Having read that opinion in full, this writer was drawn to Justice Thomas’ usage of the word “paternalism”, which he used not less than three times, and of the word “patronizing” which he used once. They represent his own paternalism in respect to his own race by his legal opinion. This writer also recalls how he bristled when asked if he had ever benefited from affirmative action at his confirmation hearing, and suspects that he was writing his opinion from his own story of pain, in reaction to the petty slights and the malicious putdowns expressed to him in respect to his academic and professional achievements, linking them to affirmative action, a term twisted by whites and used as a racial slur. And yet, of all the justices on the bench, there is evidence that both he and Associate Justice Sonia Sotomayor benefited from affirmative action.

Racism broke Justice Thomas at the outset of his life and his career, and then it rebuilt him with the taint of white racist insensibilities towards his own people.

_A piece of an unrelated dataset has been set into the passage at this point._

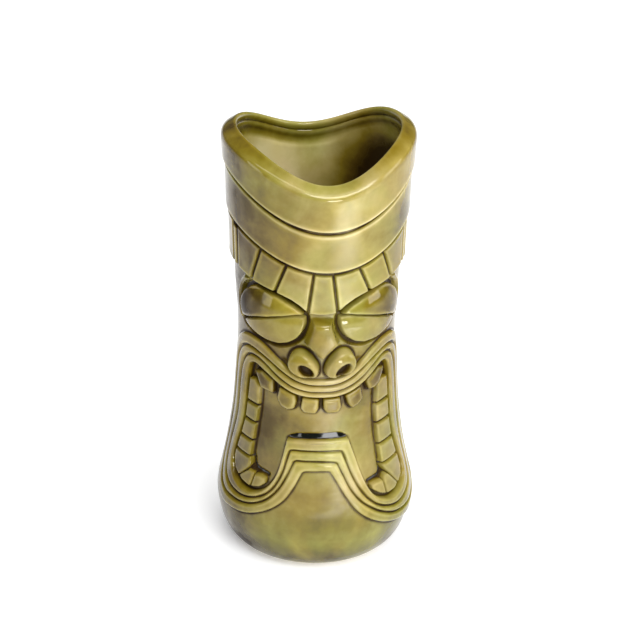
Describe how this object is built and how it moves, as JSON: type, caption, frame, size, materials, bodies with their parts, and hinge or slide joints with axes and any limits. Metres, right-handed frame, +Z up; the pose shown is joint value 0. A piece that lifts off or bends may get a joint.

White racism first drove Justice Thomas into the arms of the radical anti-racist and anti-establishment Black Panther movement, and then it shoved him all the way to the other extreme where he is now the poster boy for racism and for big business, on the court. If there was ever a sorry victim of white American racism, it is Associate Justice Clarence Thomas, who should be pitied and, by no means, hated. As one who was abused by racism, he has, in like manner, become an abuser himself of his own race without realizing it.